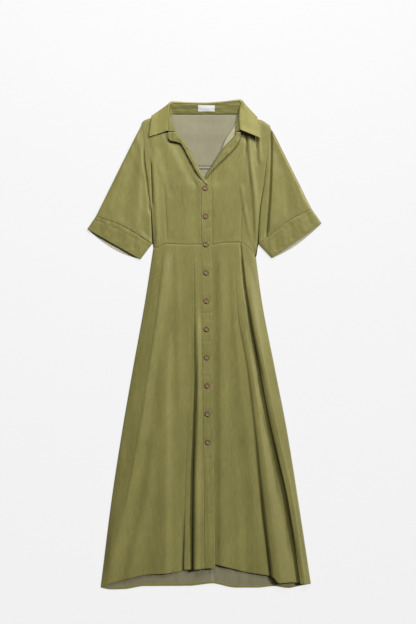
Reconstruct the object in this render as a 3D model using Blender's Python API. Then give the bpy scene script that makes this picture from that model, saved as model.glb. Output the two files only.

-.-.-

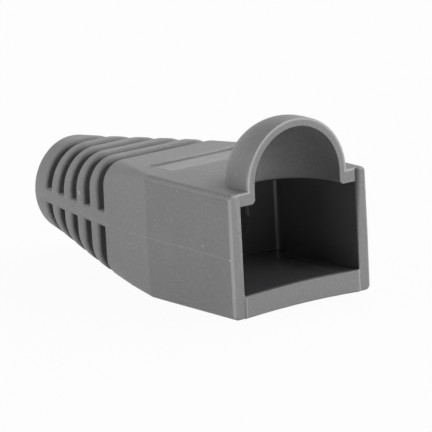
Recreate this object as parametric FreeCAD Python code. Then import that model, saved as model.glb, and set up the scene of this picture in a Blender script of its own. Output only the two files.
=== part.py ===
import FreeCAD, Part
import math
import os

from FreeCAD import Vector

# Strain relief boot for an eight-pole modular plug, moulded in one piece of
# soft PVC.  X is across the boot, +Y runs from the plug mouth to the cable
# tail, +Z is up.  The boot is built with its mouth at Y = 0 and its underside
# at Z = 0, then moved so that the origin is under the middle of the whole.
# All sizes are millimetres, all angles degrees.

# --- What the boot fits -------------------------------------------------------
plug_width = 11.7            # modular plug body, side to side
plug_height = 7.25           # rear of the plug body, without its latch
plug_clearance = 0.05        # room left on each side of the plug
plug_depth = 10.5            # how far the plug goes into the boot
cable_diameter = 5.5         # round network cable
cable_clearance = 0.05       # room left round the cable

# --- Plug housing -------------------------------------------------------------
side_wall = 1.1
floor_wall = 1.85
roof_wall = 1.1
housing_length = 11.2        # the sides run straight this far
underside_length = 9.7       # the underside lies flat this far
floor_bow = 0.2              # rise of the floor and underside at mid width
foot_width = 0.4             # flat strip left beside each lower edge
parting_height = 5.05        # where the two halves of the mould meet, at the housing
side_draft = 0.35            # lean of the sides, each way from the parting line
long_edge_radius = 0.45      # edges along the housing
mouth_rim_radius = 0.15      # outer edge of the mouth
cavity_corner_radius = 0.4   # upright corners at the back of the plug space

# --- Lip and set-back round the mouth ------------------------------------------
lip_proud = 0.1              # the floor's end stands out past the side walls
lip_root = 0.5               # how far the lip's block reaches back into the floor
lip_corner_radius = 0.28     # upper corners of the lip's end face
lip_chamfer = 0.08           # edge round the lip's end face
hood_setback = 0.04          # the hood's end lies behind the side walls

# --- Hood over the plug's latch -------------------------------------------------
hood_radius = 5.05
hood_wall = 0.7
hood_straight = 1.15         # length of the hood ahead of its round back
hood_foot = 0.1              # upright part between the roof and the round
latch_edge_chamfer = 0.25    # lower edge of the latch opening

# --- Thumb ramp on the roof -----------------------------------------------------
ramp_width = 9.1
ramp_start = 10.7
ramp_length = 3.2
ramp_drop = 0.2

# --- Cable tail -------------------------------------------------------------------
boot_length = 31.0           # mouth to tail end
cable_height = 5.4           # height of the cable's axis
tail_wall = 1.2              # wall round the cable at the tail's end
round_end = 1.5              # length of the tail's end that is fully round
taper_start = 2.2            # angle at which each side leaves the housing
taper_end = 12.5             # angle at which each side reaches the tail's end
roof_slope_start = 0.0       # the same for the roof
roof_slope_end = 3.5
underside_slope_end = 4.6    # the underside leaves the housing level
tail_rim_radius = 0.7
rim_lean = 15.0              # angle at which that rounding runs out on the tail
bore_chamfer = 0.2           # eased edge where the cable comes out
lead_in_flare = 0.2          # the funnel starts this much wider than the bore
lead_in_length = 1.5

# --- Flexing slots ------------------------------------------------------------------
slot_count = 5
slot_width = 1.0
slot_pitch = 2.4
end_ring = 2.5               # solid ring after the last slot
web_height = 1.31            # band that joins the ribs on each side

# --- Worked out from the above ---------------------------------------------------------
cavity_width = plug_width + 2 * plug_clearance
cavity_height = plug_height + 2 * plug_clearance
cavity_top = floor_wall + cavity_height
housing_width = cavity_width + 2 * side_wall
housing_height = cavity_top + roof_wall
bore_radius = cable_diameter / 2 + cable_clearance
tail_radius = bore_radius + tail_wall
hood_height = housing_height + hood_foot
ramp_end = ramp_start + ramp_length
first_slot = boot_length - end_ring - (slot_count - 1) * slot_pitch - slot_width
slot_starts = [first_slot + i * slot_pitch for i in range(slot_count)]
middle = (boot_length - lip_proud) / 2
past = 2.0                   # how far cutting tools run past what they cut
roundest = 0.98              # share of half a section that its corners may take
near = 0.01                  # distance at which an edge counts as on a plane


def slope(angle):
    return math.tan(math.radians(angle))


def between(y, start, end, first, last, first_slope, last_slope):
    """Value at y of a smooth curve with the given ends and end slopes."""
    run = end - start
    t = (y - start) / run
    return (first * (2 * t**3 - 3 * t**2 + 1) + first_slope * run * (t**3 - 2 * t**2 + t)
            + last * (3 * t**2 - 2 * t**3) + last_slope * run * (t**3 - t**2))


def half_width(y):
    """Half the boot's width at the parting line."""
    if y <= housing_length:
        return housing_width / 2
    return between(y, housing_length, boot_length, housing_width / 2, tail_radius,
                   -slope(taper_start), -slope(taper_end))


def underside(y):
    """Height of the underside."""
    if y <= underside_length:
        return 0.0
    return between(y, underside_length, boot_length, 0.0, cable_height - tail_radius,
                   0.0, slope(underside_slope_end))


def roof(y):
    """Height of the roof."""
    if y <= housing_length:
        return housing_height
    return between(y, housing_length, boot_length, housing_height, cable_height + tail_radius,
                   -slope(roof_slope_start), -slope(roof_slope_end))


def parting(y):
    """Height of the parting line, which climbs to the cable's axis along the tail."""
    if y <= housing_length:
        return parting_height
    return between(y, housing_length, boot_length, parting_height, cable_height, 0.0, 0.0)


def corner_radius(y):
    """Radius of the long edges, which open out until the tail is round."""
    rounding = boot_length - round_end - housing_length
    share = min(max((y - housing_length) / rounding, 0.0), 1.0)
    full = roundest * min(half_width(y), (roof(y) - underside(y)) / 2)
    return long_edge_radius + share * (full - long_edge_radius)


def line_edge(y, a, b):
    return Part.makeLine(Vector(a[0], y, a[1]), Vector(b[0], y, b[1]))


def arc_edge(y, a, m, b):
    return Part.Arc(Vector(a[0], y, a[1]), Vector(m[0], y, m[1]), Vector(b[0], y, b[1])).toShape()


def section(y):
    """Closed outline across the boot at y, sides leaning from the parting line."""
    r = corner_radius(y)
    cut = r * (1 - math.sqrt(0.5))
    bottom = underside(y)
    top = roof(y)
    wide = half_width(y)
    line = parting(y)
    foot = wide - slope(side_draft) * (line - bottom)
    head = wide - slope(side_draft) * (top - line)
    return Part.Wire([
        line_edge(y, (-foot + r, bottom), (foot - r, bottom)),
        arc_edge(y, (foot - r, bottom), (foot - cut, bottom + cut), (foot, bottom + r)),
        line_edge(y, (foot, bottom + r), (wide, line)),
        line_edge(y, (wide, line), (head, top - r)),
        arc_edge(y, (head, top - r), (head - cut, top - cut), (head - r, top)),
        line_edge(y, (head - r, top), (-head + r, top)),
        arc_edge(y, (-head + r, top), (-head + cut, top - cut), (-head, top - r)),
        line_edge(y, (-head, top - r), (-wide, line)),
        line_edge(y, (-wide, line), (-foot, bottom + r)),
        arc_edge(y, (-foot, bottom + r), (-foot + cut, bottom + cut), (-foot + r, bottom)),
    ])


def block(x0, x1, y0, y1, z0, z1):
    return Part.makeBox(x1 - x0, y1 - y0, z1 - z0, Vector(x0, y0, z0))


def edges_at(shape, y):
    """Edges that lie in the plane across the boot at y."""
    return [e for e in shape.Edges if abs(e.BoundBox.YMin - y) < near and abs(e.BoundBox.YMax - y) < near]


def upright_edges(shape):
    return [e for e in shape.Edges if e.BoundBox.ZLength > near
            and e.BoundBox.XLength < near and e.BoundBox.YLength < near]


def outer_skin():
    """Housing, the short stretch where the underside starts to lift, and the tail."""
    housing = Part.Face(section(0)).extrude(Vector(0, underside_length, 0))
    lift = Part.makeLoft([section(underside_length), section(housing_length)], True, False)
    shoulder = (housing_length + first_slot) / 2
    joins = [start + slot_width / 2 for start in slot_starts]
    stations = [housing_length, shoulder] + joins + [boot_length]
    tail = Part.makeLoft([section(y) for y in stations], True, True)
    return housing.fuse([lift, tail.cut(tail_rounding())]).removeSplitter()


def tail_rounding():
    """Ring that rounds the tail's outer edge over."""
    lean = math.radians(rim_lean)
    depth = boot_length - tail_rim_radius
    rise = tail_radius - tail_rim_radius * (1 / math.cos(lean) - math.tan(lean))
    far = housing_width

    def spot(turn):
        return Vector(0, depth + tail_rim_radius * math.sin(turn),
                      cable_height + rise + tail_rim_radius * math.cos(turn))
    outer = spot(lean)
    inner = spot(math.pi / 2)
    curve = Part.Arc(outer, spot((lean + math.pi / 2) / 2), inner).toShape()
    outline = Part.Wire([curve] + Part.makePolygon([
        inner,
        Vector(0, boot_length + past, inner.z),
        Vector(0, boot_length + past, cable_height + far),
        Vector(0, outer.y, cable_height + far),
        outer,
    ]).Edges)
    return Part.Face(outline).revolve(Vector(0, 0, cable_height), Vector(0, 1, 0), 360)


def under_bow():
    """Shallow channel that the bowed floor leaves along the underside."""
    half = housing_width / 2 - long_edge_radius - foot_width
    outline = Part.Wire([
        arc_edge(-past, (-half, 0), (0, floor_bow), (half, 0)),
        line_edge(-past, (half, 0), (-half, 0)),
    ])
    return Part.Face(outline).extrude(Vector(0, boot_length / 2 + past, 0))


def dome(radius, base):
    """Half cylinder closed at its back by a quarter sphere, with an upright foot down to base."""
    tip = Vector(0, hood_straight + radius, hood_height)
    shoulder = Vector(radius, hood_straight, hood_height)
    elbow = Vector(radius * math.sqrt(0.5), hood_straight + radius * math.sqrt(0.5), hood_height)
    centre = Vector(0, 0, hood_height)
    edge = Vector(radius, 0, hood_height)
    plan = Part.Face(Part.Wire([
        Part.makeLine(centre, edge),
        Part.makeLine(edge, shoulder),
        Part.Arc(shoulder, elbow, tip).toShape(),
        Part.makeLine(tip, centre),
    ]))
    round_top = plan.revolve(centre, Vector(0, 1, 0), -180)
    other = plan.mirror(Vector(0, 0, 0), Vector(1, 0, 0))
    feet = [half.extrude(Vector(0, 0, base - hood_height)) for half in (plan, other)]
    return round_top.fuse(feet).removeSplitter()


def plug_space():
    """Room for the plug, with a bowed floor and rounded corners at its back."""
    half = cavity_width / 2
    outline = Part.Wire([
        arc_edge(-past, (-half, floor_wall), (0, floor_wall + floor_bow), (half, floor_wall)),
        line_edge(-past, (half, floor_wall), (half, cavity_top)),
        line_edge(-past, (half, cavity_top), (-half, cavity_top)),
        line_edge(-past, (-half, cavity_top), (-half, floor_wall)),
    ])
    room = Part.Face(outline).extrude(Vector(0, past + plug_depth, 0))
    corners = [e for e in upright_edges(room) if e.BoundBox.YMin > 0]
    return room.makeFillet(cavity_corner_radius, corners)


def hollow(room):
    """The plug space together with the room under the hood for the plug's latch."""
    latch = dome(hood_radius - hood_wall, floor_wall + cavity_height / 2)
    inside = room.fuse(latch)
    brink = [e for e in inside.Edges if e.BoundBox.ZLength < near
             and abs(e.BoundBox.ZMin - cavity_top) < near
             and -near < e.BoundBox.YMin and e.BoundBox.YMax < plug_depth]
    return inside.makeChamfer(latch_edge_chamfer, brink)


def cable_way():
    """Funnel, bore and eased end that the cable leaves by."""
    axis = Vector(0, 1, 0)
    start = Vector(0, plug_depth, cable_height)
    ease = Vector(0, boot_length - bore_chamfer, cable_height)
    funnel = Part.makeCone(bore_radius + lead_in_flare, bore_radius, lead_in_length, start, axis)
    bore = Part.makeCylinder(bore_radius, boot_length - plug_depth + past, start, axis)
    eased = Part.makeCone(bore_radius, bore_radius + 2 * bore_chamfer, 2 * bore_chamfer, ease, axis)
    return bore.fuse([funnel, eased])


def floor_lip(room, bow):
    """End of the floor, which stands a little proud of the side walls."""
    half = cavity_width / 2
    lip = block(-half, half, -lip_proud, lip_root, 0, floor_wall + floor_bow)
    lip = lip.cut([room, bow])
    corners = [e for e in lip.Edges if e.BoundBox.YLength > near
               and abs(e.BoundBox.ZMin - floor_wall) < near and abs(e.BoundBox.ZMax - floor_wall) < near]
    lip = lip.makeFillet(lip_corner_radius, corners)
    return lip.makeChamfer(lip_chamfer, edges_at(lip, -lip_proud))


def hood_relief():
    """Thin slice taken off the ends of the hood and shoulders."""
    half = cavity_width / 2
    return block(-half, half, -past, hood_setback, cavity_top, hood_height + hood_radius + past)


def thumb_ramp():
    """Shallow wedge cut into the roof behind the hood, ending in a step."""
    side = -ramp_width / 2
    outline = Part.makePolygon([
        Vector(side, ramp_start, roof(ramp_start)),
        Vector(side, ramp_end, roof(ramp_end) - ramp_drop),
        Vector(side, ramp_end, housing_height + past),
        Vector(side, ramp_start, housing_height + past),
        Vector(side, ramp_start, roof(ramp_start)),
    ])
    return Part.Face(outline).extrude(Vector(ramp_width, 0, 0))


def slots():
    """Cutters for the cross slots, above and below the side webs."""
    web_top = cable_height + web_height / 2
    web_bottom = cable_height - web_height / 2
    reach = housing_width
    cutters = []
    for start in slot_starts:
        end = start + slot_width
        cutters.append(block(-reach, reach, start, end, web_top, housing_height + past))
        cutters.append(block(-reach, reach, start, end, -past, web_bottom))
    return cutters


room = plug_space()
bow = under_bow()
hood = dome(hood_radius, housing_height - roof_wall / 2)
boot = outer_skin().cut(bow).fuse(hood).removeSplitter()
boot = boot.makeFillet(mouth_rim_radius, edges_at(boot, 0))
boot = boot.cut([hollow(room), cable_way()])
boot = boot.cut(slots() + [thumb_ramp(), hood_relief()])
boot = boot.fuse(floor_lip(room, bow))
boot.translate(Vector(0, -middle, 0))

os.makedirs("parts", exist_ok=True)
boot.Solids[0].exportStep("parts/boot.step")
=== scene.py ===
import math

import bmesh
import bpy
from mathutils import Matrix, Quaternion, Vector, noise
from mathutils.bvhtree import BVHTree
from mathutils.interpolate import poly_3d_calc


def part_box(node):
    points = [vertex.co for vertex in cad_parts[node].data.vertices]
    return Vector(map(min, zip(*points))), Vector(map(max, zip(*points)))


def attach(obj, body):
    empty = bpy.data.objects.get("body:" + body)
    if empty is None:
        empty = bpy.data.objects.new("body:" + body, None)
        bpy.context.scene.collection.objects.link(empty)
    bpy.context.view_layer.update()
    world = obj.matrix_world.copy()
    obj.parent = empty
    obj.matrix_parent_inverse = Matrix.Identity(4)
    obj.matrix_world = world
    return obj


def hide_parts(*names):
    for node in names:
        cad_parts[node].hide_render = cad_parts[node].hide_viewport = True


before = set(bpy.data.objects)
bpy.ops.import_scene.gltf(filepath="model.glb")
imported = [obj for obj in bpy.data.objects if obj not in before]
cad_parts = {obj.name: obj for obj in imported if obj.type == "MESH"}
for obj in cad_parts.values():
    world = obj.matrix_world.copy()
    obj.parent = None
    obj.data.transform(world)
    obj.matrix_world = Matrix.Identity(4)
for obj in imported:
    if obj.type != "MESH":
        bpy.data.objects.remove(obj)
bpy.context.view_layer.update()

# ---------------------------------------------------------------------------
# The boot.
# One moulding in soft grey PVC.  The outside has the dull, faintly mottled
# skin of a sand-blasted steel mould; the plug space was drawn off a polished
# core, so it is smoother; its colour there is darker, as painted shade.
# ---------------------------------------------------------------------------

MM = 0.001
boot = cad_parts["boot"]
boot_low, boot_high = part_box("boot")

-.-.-

▶ [What to work on] Repeat exactly the lines from the one containing "room = plug_space()" to the one containing "for node in", both lines included, and nothing else.

▶ [Reply to the task]
room = plug_space()
bow = under_bow()
hood = dome(hood_radius, housing_height - roof_wall / 2)
boot = outer_skin().cut(bow).fuse(hood).removeSplitter()
boot = boot.makeFillet(mouth_rim_radius, edges_at(boot, 0))
boot = boot.cut([hollow(room), cable_way()])
boot = boot.cut(slots() + [thumb_ramp(), hood_relief()])
boot = boot.fuse(floor_lip(room, bow))
boot.translate(Vector(0, -middle, 0))

os.makedirs("parts", exist_ok=True)
boot.Solids[0].exportStep("parts/boot.step")
=== scene.py ===
import math

import bmesh
import bpy
from mathutils import Matrix, Quaternion, Vector, noise
from mathutils.bvhtree import BVHTree
from mathutils.interpolate import poly_3d_calc


def part_box(node):
    points = [vertex.co for vertex in cad_parts[node].data.vertices]
    return Vector(map(min, zip(*points))), Vector(map(max, zip(*points)))


def attach(obj, body):
    empty = bpy.data.objects.get("body:" + body)
    if empty is None:
        empty = bpy.data.objects.new("body:" + body, None)
        bpy.context.scene.collection.objects.link(empty)
    bpy.context.view_layer.update()
    world = obj.matrix_world.copy()
    obj.parent = empty
    obj.matrix_parent_inverse = Matrix.Identity(4)
    obj.matrix_world = world
    return obj


def hide_parts(*names):
    for node in names:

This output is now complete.